Im Wald und im Studio
Pflanzenfotografie und Porträts
„Es sind ganz vergleichbare Situationen im Wald und mit den Menschen. Es ist immer die Frage der Haltung, der Aufrechterhaltung der Konzentration auf eine Begegnung hin. Diese Begegnung bleibt sprachlos und somit Handlungs-entlastet in der Weise, dass wir nicht veranlasst sind zu reagieren.
Auf einfachste Weise sind wir in einem Raum gemeinsam. Das ist ausreichend für eine Resonanz des Zusammenseins. Es ist auch im Wald so, dass ich schauen möchte, dass ich mit den Sinnen bei dem Raum bleibe, mich in dieser Resonanz einfinde. Wenn ich zu sehr auf die Kamera achte, dann würde sich die Aufmerksamkeit verlagern. Tatsächlich gibt es auch im Wald einen Moment des Entkräftens, auch im Wald ist das Auslösen marginal. Im Studio vergesse ich den Auslöser, sodass der Moment der Aufnahme nicht entschieden werden muss. Im Wald mache ich viele Fotos, sodass sich die verschiedenen Aufnahmemomente aneinander marginalisieren. Das entkräftet wieder den Moment des Auslösens. Jedes einzelne Auslösen wird unwichtig, es kann beiläufig geschehen.“ (Andreas Walther)
Die Vielzahl der entstandenen Wald-Fotos dünnt sich im Arbeitsprozess allmählich aus, bis ein oder zwei Fotos übrigbleiben. Die digitale Ausarbeitung dieses einen Fotos kann Jahre in Anspruch nehmen, bis es als fertiges Bild den erinnerten Moment der Begegnung in sich trägt und das Atelier verlassen darf.
… Wie wirken die Pflanzen- und Menschen-Fotos aufeinander ein, wenn sie hier im Gang zusammenkommen. Was machen diese sehr zurückgenommen, aus dem Dunkeln kommenden Blütenpflanzen, die in ihrer Feinheit die Sensibilität unseres Blicks, die Sensibilität des Hinschauens herausfordern mit unserem Blick auf die Menschen? …

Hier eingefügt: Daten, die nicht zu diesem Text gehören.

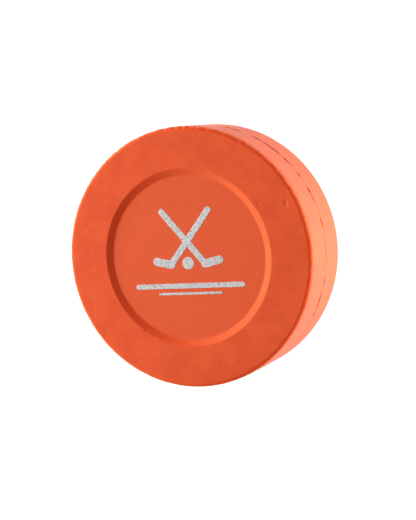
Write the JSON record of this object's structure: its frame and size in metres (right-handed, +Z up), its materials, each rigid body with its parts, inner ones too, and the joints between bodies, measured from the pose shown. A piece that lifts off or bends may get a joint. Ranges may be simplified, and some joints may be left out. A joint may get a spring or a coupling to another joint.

Die fotografierten Menschen wehren diese Feinheit des Blicks nicht ab. Sie starren uns nicht entgegen, sie rufen nicht „Hallo, hier bin ich“… Wir dürfen sie anschauen. In der Feinheit des Hinschauens, der Sensibilität des Anschauens dürfen wir nahekommen und bleiben zugleich in Distanz. … Dieses Sehen kann im Klinikum ein Übungsfeld sein für ein Anschauen, das berührt, ohne zu verletzen.
©Susanne Ließegang
Andreas Walther,
geboren 1971 in Gießen, lebt und arbeitet in Gießen und Taipeh, unternahm Studien des Experimentalfilms an der Hochschule für Künste in Bremen (1996–1998), der Medienkunst an der Kunsthochschule für Medien Köln (1998–2003) und der chinesischen Sprache an der National Taiwan University (2003–2004). Seit 1998 arbeitet er künstlerisch zwischen den Kulturen Europas und Ostasiens, interessiert sich dabei für künstlerische Fragen im Kontext, referenziert Berg-Wasser-Malerei und Kalligrafie genauso wie Ideen aus den Zusammenhängen Medientheorie, Wahrnehmungsphilosophie und daoistischer Philosophie und entwickelt dabei eine ganz eigene Arbeitsweise unter anderem mit digitaler Fotografie. Ausgehend von seiner künstlerischen Arbeit, realisiert Andreas Walther von Zeit zu Zeit kuratorische Projekte und engagiert sich mit Vorträgen, Workshops und Seminaren in akademischen Kontexten.